Und genauso kam es dann auch: Neben einer Vielzahl von stark fragmentierten Gefäßscherben konnten insgesamt vier renaissancezeitliche Trichterhalskrüge geborgen werden, die fast vollständig erhalten sind und hauptsächlich während des 15. bis 16. Jahrhunderts hergestellt wurden. „Das war natürlich schon sehr ungewöhnlich und ziemlich spannend, damit hatten wir nun wirklich nicht gerechnet“, sagt Grimm, „ich fühlte mich ein bisschen wie in einem Spielfilm, das war schon absurd.“
Diese Krüge wurden einst in Töpfereien in Siegburg produziert und gelangten als begehrte Handelsware nach Düsseldorf. Aufgrund ihrer Form und Qualität zählen Trichterhalskrüge
zu den Gefäßen des gehobenen Bedarfs. Sowohl der kleine Durchmesser der Gefäßöffnung als auch das geringe Fassungsvermögen der Krüge von rund 100 Millilitern weisen darauf hin, dass die Gefäße bei besonderen Anlässen zum Einsatz kamen und nur für einen „gesitteten“Trinkgenuss vorgesehen waren.
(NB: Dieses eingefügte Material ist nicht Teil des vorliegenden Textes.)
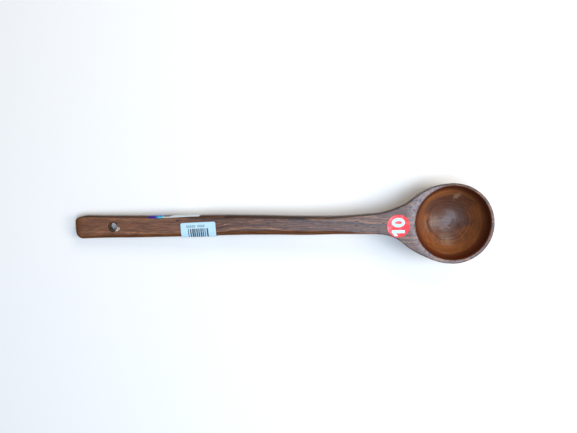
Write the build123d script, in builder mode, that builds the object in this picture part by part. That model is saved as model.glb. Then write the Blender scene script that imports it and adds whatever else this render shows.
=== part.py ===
"""Long-handled wooden ladle, carved from one piece, with the three stickers it is sold with.

Units are millimetres. The row frame is the ladle at rest on a table, bowl upwards:
+Z up, +X from the handle towards the bowl's tip, origin under the middle of the
whole ladle at table height.

The ladle itself is drawn in a tilted frame, because it rests on the bowl's belly and
on the lower edge of the handle's end. In that rim frame the origin is the bowl's
centre in the plane of the rim, x runs along the ladle and z is square to the rim.
"""

import os
from math import asin, atan2, cos, hypot, radians, sin
from typing import NamedTuple

from build123d import *

# ---- driving dimensions ----
overall_length = 355.0

bowl_radius = 33.5
bowl_depth = 30.0
belly_radius = 26.0
belly_flat = 5.0  # half width of the flat at the lowest point of the bowl
rim_edge = 0.8  # rounding of the rim's outer edge

hollow_radius = 30.6
hollow_depth = 25.0
hollow_fullness = 0.66  # 0.55 would be a quarter ellipse, 1 a square-cornered pot
hollow_shift = (-0.2, 0.6)  # the hollow was cut a little off the blank's centre
hollow_edge = 0.5  # rounding of the rim's inner edge

handle_end_thickness = 9.0
handle_end_belly = 2.5

hole_radius = 3.75
hole_from_end = 33.1

paper = 0.15
label_corner = 1.5  # rounding of the corners of the two long stickers

dot_radius = 9.5
dot_centre = (-44.9, -1.3)

barcode_length = 30.0
barcode_lean = 2.2  # degrees: both long stickers sit a little askew on the handle
barcode_edge = (-213.7, 3.4)  # middle of the edge that lies on top of the handle
barcode_foot = 8.8  # how far below the top face its wrapped edge ends

edge_label_length = 44.5
edge_label_lean = 2.0
edge_label_edge = (-234.0, 7.8)


class Station(NamedTuple):
    """One cross-section of the outside of the ladle, square to its length."""

    x: float
    upper: float  # half width on the +Y side
    lower: float  # half width on the -Y side
    depth: float
    edge_upper: float  # round-over of the top edge on the +Y side
    edge_lower: float
    belly_across: float  # the rounding underneath: its size across and downwards
    belly_down: float


handle_end_x = bowl_radius - overall_length

# The handle is shaped by eye, so its two sides wander a little and its round-overs differ.
past_end = handle_end_x - 2.0
handle_stations = [
    Station(past_end, 10.2, 10.2, handle_end_thickness, 1.5, 2.4, handle_end_belly, handle_end_belly),
    Station(-300.0, 9.85, 9.8, 9.0, 1.5, 2.6, 2.6, 2.6),
    Station(-265.0, 9.3, 9.55, 9.2, 1.6, 2.8, 2.7, 2.7),
    Station(-225.0, 9.3, 9.1, 9.5, 1.8, 3.2, 2.9, 2.9),
    Station(-185.0, 9.2, 8.3, 9.8, 2.2, 3.8, 3.1, 3.1),
    Station(-145.0, 8.25, 8.45, 10.0, 2.4, 4.2, 3.2, 3.2),
    Station(-115.0, 7.45, 8.6, 10.2, 2.2, 3.7, 3.2, 3.2),
    Station(-90.0, 7.6, 8.05, 10.4, 1.5, 2.6, 3.2, 3.4),
]
shoulder_stations = [
    Station(-70.0, 8.8, 8.2, 10.9, 1.0, 1.4, 3.8, 4.2),
    Station(-56.0, 10.55, 8.8, 11.8, rim_edge, 0.9, 5.2, 5.6),
    Station(-46.0, 13.95, 12.4, 13.4, rim_edge, rim_edge, 8.5, 7.8),
    Station(-38.0, 17.75, 18.5, 15.9, rim_edge, rim_edge, 13.5, 10.8),
    Station(-30.0, 23.5, 23.8, 19.6, rim_edge, rim_edge, 19.0, 14.8),
    Station(-22.0, 28.5, 27.8, 24.3, rim_edge, rim_edge, 23.6, 20.2),
    Station(-14.0, 31.6, 31.1, 28.4, rim_edge, rim_edge, 26.6, 24.4),
    Station(-6.0, 33.0, 33.0, 29.95, rim_edge, rim_edge, 28.0, 25.95),
]
bowl_station = Station(
    0.0, bowl_radius, bowl_radius, bowl_depth, rim_edge, rim_edge, bowl_radius - belly_flat, belly_radius
)
stations = [*handle_stations, *shoulder_stations, bowl_station]

QUARTER = 0.5523  # makes a cubic curve follow a quarter of an ellipse

# ---- how the ladle lies ----
# Seen from the side, the table is the lower common tangent of two circles: the belly
# and the rounded lower edge of the handle's end.
belly_centre = (-belly_flat, belly_radius - bowl_depth)
end_centre = (handle_end_x + handle_end_belly, handle_end_belly - handle_end_thickness)
between = (belly_centre[0] - end_centre[0], belly_centre[1] - end_centre[1])
rest_tilt = asin((belly_radius - handle_end_belly) / hypot(*between)) - atan2(between[1], between[0])


def rest_point(x, z):
    """Where a point of the rim frame lies on the table: along it, and above the belly's centre."""
    along = x * cos(rest_tilt) - z * sin(rest_tilt)
    above = (x - belly_centre[0]) * sin(rest_tilt) + (z - belly_centre[1]) * cos(rest_tilt)
    return along, above


tip_along = rest_point(bowl_radius, -rim_edge)[0]
tail_along = rest_point(handle_end_x, -handle_end_thickness / 2)[0]
rim_plane = Plane(
    origin=(-(tip_along + tail_along) / 2, 0, belly_radius + rest_point(0, 0)[1]),
    x_dir=(cos(rest_tilt), 0, sin(rest_tilt)),
    z_dir=(-sin(rest_tilt), 0, cos(rest_tilt)),
)


def end_x(distance):
    """Rim-frame x at a distance from the handle's end."""
    return handle_end_x + distance


def cross_plane(x, y=0.0):
    """Plane of a cross-section: its own x is the ladle's width, its own y is height."""
    return Plane(origin=rim_plane.from_local_coords((x, y, 0)), x_dir=(0, 1, 0), z_dir=rim_plane.x_dir)


def leaning_plane(point, lean):
    """The rim plane moved to a point of it and turned about its own normal, in degrees."""
    along = rim_plane.from_local_coords((cos(radians(lean)), sin(radians(lean)), 0))
    return Plane(
        origin=rim_plane.from_local_coords((*point, 0)),
        x_dir=Vector(along) - rim_plane.origin,
        z_dir=rim_plane.z_dir,
    )


def half_outline(half, depth, edge, across, down, grow=0.0):
    """Points of one half of a cross-section, from the middle of the top to the flat of the belly."""
    side = half + grow
    floor = -depth - grow
    wide = across + grow
    deep = down + grow
    return {
        "top": (side - edge - grow, grow),
        "shoulder": (side, -edge),
        "wall_foot": (side, floor + deep),
        "pull_down": (side, floor + deep - QUARTER * deep),
        "pull_in": (side - wide + QUARTER * wide, floor),
        "flat": (side - wide, floor),
    }


def cross_section(station, grow=0.0):
    """The outside of the ladle at one station, or the same shape grown outwards."""
    belly = (station.belly_across, station.belly_down, grow)
    right = half_outline(station.upper, station.depth, station.edge_upper, *belly)
    left = half_outline(station.lower, station.depth, station.edge_lower, *belly)
    left = {name: (-point[0], point[1]) for name, point in left.items()}
    with BuildSketch(cross_plane(station.x)) as section:
        with BuildLine():
            Line(left["top"], right["top"])
            RadiusArc(right["top"], right["shoulder"], station.edge_upper + grow)
            Line(right["shoulder"], right["wall_foot"])
            Bezier(right["wall_foot"], right["pull_down"], right["pull_in"], right["flat"])
            Line(right["flat"], left["flat"])
            Bezier(left["flat"], left["pull_in"], left["pull_down"], left["wall_foot"])
            Line(left["wall_foot"], left["shoulder"])
            RadiusArc(left["shoulder"], left["top"], station.edge_lower + grow)
        make_face()
    return section.sketch


# ---- the ladle: handle, shoulder and bowl in one piece of wood ----
bowl_half = half_outline(bowl_radius, bowl_depth, rim_edge, bowl_station.belly_across, belly_radius)
hollow_plane = cross_plane(*hollow_shift)

with BuildPart() as ladle:
    loft([cross_section(station) for station in stations])

    # the front half of the bowl is turned, from the last cross-section
    with BuildSketch(cross_plane(0)):
        with BuildLine():
            Line((0, 0), bowl_half["top"])
            RadiusArc(bowl_half["top"], bowl_half["shoulder"], rim_edge)
            Line(bowl_half["shoulder"], bowl_half["wall_foot"])
            Bezier(bowl_half["wall_foot"], bowl_half["pull_down"], bowl_half["pull_in"], bowl_half["flat"])
            Line(bowl_half["flat"], (0, -bowl_depth))
            Line((0, -bowl_depth), (0, 0))
        make_face()
    revolve(axis=Axis(rim_plane.origin, rim_plane.z_dir), revolution_arc=-180)

    # the hollow
    with BuildSketch(hollow_plane):
        with BuildLine():
            Line((0, 1), (0, -hollow_depth))
            Bezier(
                (0, -hollow_depth),
                (hollow_fullness * hollow_radius, -hollow_depth),
                (hollow_radius, (hollow_fullness - 1) * hollow_depth),
                (hollow_radius, -hollow_edge),
            )
            RadiusArc((hollow_radius, -hollow_edge), (hollow_radius + hollow_edge, 0), -hollow_edge)
            Line((hollow_radius + hollow_edge, 0), (hollow_radius + hollow_edge, 1))
            Line((hollow_radius + hollow_edge, 1), (0, 1))
        make_face()
    revolve(axis=Axis(hollow_plane.origin, rim_plane.z_dir), mode=Mode.SUBTRACT)

    # the handle's end, sawn to rounded corners
    with BuildSketch(rim_plane.offset(2)):
        with BuildLine():
            RadiusArc((end_x(18), 10.6), (end_x(4), 8.9), -60)
            RadiusArc((end_x(4), 8.9), (end_x(0), 5.0), -4.6)
            RadiusArc((end_x(0), 5.0), (end_x(0), -4.0), -60)
            RadiusArc((end_x(0), -4.0), (end_x(8), -10.3), -7.5)
            Line((end_x(8), -10.3), (end_x(8), -16))
            Line((end_x(8), -16), (end_x(-4), -16))
            Line((end_x(-4), -16), (end_x(-4), 16))
            Line((end_x(-4), 16), (end_x(18), 16))
            Line((end_x(18), 16), (end_x(18), 10.6))
        make_face()
    extrude(amount=-20, mode=Mode.SUBTRACT)

    # the hanging hole
    with Locations(Location(rim_plane) * Location((end_x(hole_from_end), 0, 0))):
        Hole(hole_radius)
ladle.part.label = "ladle"

# ---- round price sticker, on the flat of the shoulder ----
with BuildPart() as price_dot:
    with BuildSketch(leaning_plane(dot_centre, 0)):
        Circle(dot_radius)
    extrude(amount=paper)
price_dot.part.label = "price_dot"

# ---- barcode sticker, folded over the handle's -Y edge ----
barcode_plane = leaning_plane(barcode_edge, barcode_lean)
with BuildPart() as barcode_label:
    loft([cross_section(station, paper) for station in stations])
    with BuildSketch(barcode_plane.offset(3)):
        outline = Rectangle(barcode_length, 24, align=(Align.CENTER, Align.MAX))
        fillet(outline.vertices().group_by(Axis.Y)[-1], label_corner)
    extrude(amount=-3 - barcode_foot, mode=Mode.INTERSECT)
    add(ladle.part, mode=Mode.SUBTRACT)
barcode_label.part.label = "barcode_label"

# ---- long narrow label, folded over the handle's +Y edge ----
with BuildPart() as edge_label:
    loft([cross_section(station, paper) for station in stations])
    with BuildSketch(leaning_plane(edge_label_edge, edge_label_lean).offset(3)):
        Rectangle(edge_label_length, 12, align=(Align.CENTER, Align.MIN))
    extrude(amount=-20, mode=Mode.INTERSECT)
    add(ladle.part, mode=Mode.SUBTRACT)
edge_label.part.label = "edge_label"

os.makedirs("parts", exist_ok=True)
export_step(ladle.part, "parts/ladle.step")
export_step(price_dot.part, "parts/price_dot.step")
export_step(barcode_label.part, "parts/barcode_label.step")
export_step(edge_label.part, "parts/edge_label.step")
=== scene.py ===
"""Looks for the long-handled hardwood ladle and the three stickers it is sold with.

Sizes are millimetres in the ladle's own frame, as in the CAD: x runs along the ladle towards the
bowl's tip, z is square to the rim, and the origin is in the middle of the bowl's mouth.
"""

from math import atan2, ceil, cos, exp, hypot, pi, radians, sin
from typing import NamedTuple

import bmesh
import bpy
from mathutils import Matrix, Vector, noise
from mathutils.bvhtree import BVHTree


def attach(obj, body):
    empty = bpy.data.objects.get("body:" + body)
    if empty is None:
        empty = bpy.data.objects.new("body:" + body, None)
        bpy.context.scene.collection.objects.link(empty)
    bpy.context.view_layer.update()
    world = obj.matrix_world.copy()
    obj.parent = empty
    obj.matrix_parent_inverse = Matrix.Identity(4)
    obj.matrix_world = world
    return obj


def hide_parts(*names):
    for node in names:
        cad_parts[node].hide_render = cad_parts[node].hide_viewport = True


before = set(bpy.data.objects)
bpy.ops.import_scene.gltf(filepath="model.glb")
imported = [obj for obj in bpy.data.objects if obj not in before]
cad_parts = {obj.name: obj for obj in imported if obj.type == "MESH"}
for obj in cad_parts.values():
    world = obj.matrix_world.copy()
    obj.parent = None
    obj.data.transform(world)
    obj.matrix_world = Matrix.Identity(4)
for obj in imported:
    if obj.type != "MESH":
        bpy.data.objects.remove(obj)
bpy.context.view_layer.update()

MM = 0.001

# ---- the ladle's own frame, and how it lies at rest ----
REST_TILT = radians(3.8358)
BOWL_CENTRE = Vector((143.5, 0.0, 30.3255))
HANDLE_END = -321.5
HOLLOW = (-0.2, 0.6)
HOLLOW_RADIUS = 30.6
HOLE = (-288.4, 0.0)
HOLE_RADIUS = 3.75
DOT = (-44.9, -1.3)
DOT_RADIUS = 9.5

LADLE_TO_ROW = (
    Matrix.Scale(MM, 4) @ Matrix.Translation(BOWL_CENTRE) @ Matrix.Rotation(-REST_TILT, 4, "Y")
)
ROW_TO_LADLE = LADLE_TO_ROW.inverted()


def smoothstep(start, end, value):
    """An eased ramp: 0 at start and before it, 1 at end and past it, whichever is the larger."""
    t = min(1.0, max(0.0, (value - start) / (end - start)))
    return t * t * (3 - 2 * t)


def bell(value, middle, width):
    """1 at middle, fading out both ways over width."""
    return exp(-(((value - middle) / width) ** 2))


def new_piece(name, bm, node_name):
    """Puts a finished mesh into the scene as the piece that stands for a CAD node."""
    mesh = bpy.data.meshes.new(name)
    bm.to_mesh(mesh)
    bm.free()
    for face in mesh.polygons:
        face.use_smooth = True
    piece = bpy.data.objects.new(name, mesh)
    bpy.context.scene.collection.objects.link(piece)
    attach(piece, "root")
    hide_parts(node_name)
    return piece


# ---- the wood: an evenly meshed blank ----
MESH_SQUARE = 0.62
SOFT_END = 4.0  # how much of the handle's end is rubbed soft


def evenly_meshed(node):
    """A merged copy of a CAD node, meshed again in even squares, in the ladle's own millimetres."""
    bm = bmesh.new()
    bm.from_mesh(node.data)
    bmesh.ops.remove_doubles(bm, verts=bm.verts, dist=1e-6)
    bmesh.ops.transform(bm, matrix=ROW_TO_LADLE, verts=bm.verts)
    rough = bpy.data.meshes.new("rough_blank")
    bm.to_mesh(rough)
    bm.free()
    holder = bpy.data.objects.new("rough_blank", rough)
    bpy.context.scene.collection.objects.link(holder)
    even = holder.modifiers.new("even", "REMESH")
    even.mode = "VOXEL"
    even.voxel_size = MESH_SQUARE
    graph = bpy.context.evaluated_depsgraph_get()
    result = bmesh.new()
    result.from_object(holder, graph)
    bpy.data.objects.remove(holder)
    return result


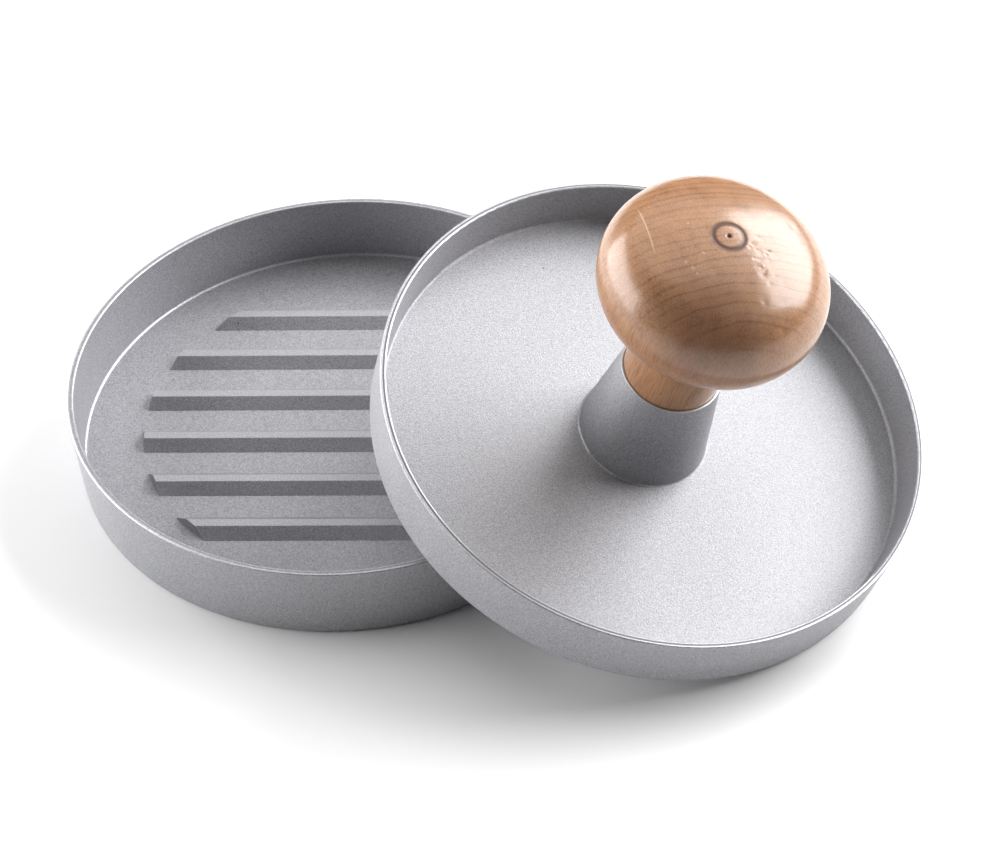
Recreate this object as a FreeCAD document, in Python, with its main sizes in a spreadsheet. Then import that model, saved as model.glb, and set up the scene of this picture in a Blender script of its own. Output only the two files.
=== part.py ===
import FreeCAD, Part
import Sketcher
import math
import os

# Patty press: a shallow ribbed mould lies flat, and the press leans on its rim. All sizes are in millimetres.
# The origin is the middle of the mould's underside, +Z is up and the mould's ribs run along X.
# Every piece of the press is modelled upright in the press's own frame, whose origin is the middle of the
# plate's underside and whose Z is the handle's axis, and then takes the leaning placement.

SIZES = [
    ("mould_height", 19.2, "mould, table to lip"),
    ("mould_rim_radius", 62.0, "outside of the mould's lip"),
    ("mould_base_radius", 61.1, "outside of the mould's wall at the table"),
    ("mould_mouth_radius", 60.5, "inside of the mould's lip"),
    ("mould_corner_radius", 60.1, "inside of the mould's wall at its floor"),
    ("mould_floor", 2.8, "thickness of the mould's floor"),
    ("rib_height", 2.2, "ribs above the floor"),
    ("rib_top_width", 2.0, "flat on a rib"),
    ("rib_base_width", 7.2, "foot of a rib"),
    ("rib_pitch", 13.8, "from one rib to the next"),
    ("mould_rib_shift", 1.4, "middle of the mould's ribs, off centre"),
    ("rib_end_foot", 46.9, "circle that the ribs' ends follow, at their foot"),
    ("rib_end_top", 46.3, "circle that the ribs' ends follow, at their top"),
    ("rib_edge", 0.3, "rounding of a rib's top edges"),
    ("rib_root", 0.5, "depth of the ribs' roots inside the castings"),
    ("lip_edge", 0.35, "rounding of both castings' lips"),
    ("corner_fillet", 0.6, "fillet between floor and wall"),
    ("foot_edge", 0.8, "rounding under both castings' walls"),
    ("plate_height", 15.0, "press, underside to lip"),
    ("plate_rim_radius", 60.3, "outside of the press's lip"),
    ("plate_base_radius", 59.9, "outside of the press's wall at its underside"),
    ("plate_mouth_radius", 58.9, "inside of the press's lip"),
    ("plate_corner_radius", 58.1, "inside of the press's wall at its floor"),
    ("plate_floor", 3.6, "thickness of the press's floor"),
    ("boss_foot_radius", 14.35, "boss at the press's floor"),
    ("boss_top_radius", 11.0, "boss at its mouth"),
    ("boss_height", 27.0, "boss above the underside"),
    ("boss_fillet", 0.55, "fillet round the boss's foot"),
    ("boss_lip_edge", 0.12, "rounding of the boss's mouth"),
    ("socket_mouth_radius", 10.55, "socket for the handle, at its mouth"),
    ("socket_floor_radius", 9.7, "socket for the handle, at its floor"),
    ("socket_floor", 9.0, "socket's floor above the underside"),
    ("seat_radius", 6.6, "recess under the boss for the screw's head"),
    ("seat_depth", 6.0, "depth of that recess"),
    ("screw_hole_radius", 2.8, "clearance hole for the screw"),
    ("neck_play", 0.05, "gap between the neck and its socket"),
    ("head_radius", 24.0, "handle at its widest"),
    ("head_equator", 57.8, "height of the widest place"),
    ("head_rise", 14.6, "widest place to crown"),
    ("head_drop", 18.4, "widest place to the belly's lowest point, were it whole"),
    ("head_shoulder", 12.3, "arc radius at the widest place"),
    ("neck_fillet", 4.0, "arc between belly and neck"),
    ("neck_chamfer", 0.8, "chamfer at the neck's end"),
    ("pilot_top", 25.0, "top of the bore above the insert"),
    ("pilot_radius", 2.7, "bore above the insert"),
    ("insert_radius", 3.5, "outside of the threaded insert"),
    ("insert_length", 12.0, "length of the threaded insert"),
    ("insert_sink", 0.3, "insert's end inside the neck's end"),
    ("insert_play", 0.02, "gap round the insert"),
    ("insert_bore_radius", 2.55, "insert's threaded bore"),
    ("insert_groove_depth", 0.35, "rings cut round the insert"),
    ("insert_groove_pitch", 1.5, "from one ring to the next"),
    ("insert_grooves", 7, "number of rings"),
    ("screw_radius", 2.5, "major radius of the screw"),
    ("screw_length", 20.0, "screw under its head"),
    ("thread_pitch", 0.8, "coarse pitch of the screw"),
    ("thread_depth", 0.45, "depth of the thread"),
    ("thread_turns", 21, "turns of thread"),
    ("screw_head_radius", 4.9, "pan head"),
    ("screw_head_height", 3.3, "pan head"),
    ("screw_head_round", 1.6, "rounding of the pan head"),
    ("cross_length", 5.2, "cross recess, tip to tip"),
    ("cross_width", 1.1, "cross recess, one slot"),
    ("cross_depth", 2.0, "cross recess"),
    ("washer_radius", 5.5, "flat washer"),
    ("washer_bore_radius", 2.65, "both washers"),
    ("washer_thickness", 1.0, "flat washer"),
    ("spring_radius", 4.6, "spring washer"),
    ("spring_thickness", 1.2, "spring washer"),
    ("spring_turn", 350, "degrees of ring before the spring washer's split"),
    ("lean_angle", 17.7, "degrees, plate from the table"),
    ("lean_heading", -36.8, "degrees from X, towards the plate's lowest edge"),
    ("press_along", 66.4, "middle of the plate's underside, along X"),
    ("press_across", -21.0, "middle of the plate's underside, along Y"),
]
MOULD_RIBS = 6
PLATE_RIBS = 5
NODES = ("mould", "press_plate", "handle", "threaded_insert", "handle_screw", "spring_washer", "flat_washer")

doc = FreeCAD.newDocument("patty_press")
sheet = doc.addObject("Spreadsheet::Sheet", "sizes")
for row, (alias, value, meaning) in enumerate(SIZES, start=1):
    sheet.set(f"A{row}", alias)
    sheet.set(f"B{row}", str(value))
    sheet.setAlias(f"B{row}", alias)
    sheet.set(f"C{row}", meaning)
doc.recompute()


def size(alias):
    return float(sheet.get(alias))


# ---- sketches and features -------------------------------------------------------------------------------


def origin_feature(body, role):
    return next(feature for feature in body.Origin.OriginFeatures if feature.Role == role)


def new_body(name):
    return doc.addObject("PartDesign::Body", name)


def new_sketch(body, name, role):
    sketch = body.newObject("Sketcher::SketchObject", name)
    sketch.AttachmentSupport = [(origin_feature(body, role), "")]
    sketch.MapMode = "FlatFace"
    return sketch


def pin_point(sketch, line, end, across, up):
    """Holds one end of a line at two expressions of the sheet, measured from the sketch's origin."""
    for kind, axis, expression in (("DistanceX", -2, across), ("DistanceY", -1, up)):
        if expression == "0":
            sketch.addConstraint(Sketcher.Constraint("PointOnObject", line, end, axis))
        else:
            index = sketch.addConstraint(Sketcher.Constraint(kind, line, end, 1.0))
            sketch.setExpression(f"Constraints[{index}]", expression)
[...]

Die kleinen Krüge waren häufig aufwändig verziert. Dabei reichte das Bildspektrum von figürlichen Szenen aus dem Alltagsleben oder der Bibel, Pflanzendarstellungen, Fantasieporträts oder Wappen bis hin zu Tierwesen. Neben floralen Motiven kommen im Inventar des
Gerresheimer Brunnens mindestens drei figürliche Darstellungen vor. Eine Szene zeigt eine Frau mit einem Amor und einem Narren auf einer Bank. Auf der Rückseite des Bechers befindet sich eine Abbildung von Adam und Eva und dem Baum der Erkenntnis aus dem Alten Testament.
Die dritte figürliche Auflage auf den Gerresheimer Krügen bildet abermals eine biblische Szene ab. Dabei handelt es sich um die Auferstehung Christi. In der Darstellung entsteigt Christus einem Sarkophag. In seiner linken Hand befindet sich ein Kreuz. Flankiert wird der steinerne Sarg von fünf Wächtern. Beide
Krüge finden ihre stempelgleichen Analogien in der Sammlung des Düsseldorfer Hetjens-Museums. Der Krug mit der Auferstehungsszene datiert dabei auf das Jahr 1580. Ob die Krüge als Abfall absichtlich entsorgt wurden oder aber durch ein Missgeschick in den Brunnen gelangten, kann heute nicht mehr nachvollzogen werden.
Auch wenn die endgültige Bearbeitung und wissenschaftliche Auswertung der Grabung noch aussteht, bietet der erste Eindruck über das facettenreiche Fundspektrum einen durchaus faszinierenden Einblick in das Wirtschaft- und Alltagsleben zu unterschiedlichen Zeiten im historischen Zentrum von Gerresheim. Laut Gerald Volker Grimm seien die Ausgrabungsarbeiten an dieser Stelle nun erst einmal abgeschlossen. „Es ist aber nicht ausgeschlossen, dass womöglich an anderer Stelle in diesem Bereich noch etwas im Boden liegt.“Über den weiteren Verbleib der Funde wird noch entschieden.